The path to the Convent can be rather circuitous. Although a cradle Anglican, like many others Sr. Helen Claire didn’t know Anglican convents existed until the 1980’s.
“I grew up in Kingston, Jamaica, towards the end of the colonial era. I had an idyllic childhood in a gentler time and place”. After graduating from the University of the West Indies in Spanish and economics, she worked with the tourist board for two years then emigrated in 1970 to Toronto, “the city I know best and loves,” she says. “I’ve been here ever since, except for a year in Paris to try and learn French and a year at our branch house in Montreal”.
For 13 years Sr. Helen Claire was with the Ontario provincial civil service in communications working on internal house publications. When she returned to the church in 1984, she met an SSJD Associate who introduced her to the Sisterhood and the Convent. Laid off in June 1996, she did the Women at a Crossroads programme that July, stating clearly on the application form: “I’m not interested in the religious life but I am at a crossroads.” When the programme ended seven of that group expressed the intention to join the Convent. “I was not one of them.”

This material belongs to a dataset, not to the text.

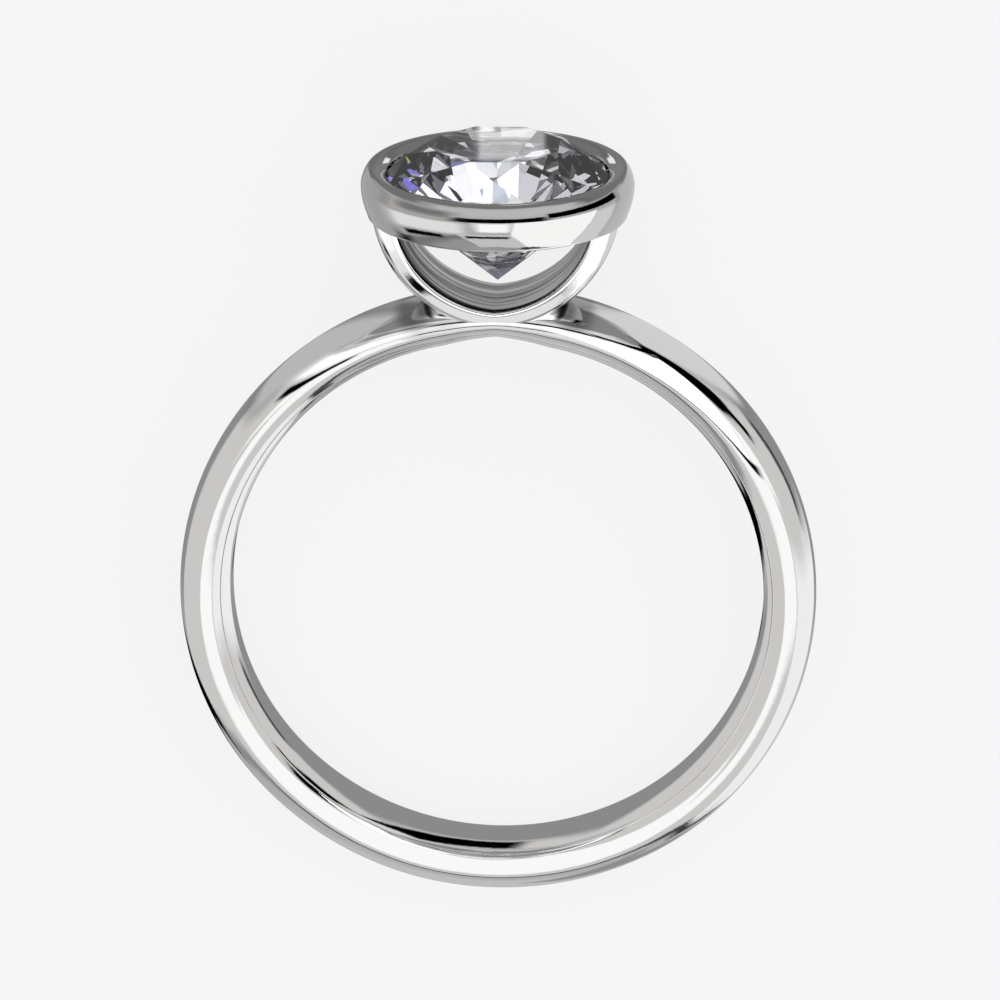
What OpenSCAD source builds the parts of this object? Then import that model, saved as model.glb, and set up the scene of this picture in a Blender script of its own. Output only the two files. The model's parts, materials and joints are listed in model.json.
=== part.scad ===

Months and travels went by and then she returned for a retreat and realized “why my job-hunting had been half-hearted.” Entering in 1998 at age 54, Sr. Helen Claire has worked mainly in the Associate Office and Guest House. She also had an assignment as sacristan in the chapel that she said suited her as she preferred to work in the background and was good at details.
She ended by saying, “If you want to learn a language, you go and live with the people who speak it. I came to SSJD to learn the language of love. It will take me the rest of my life to do so.”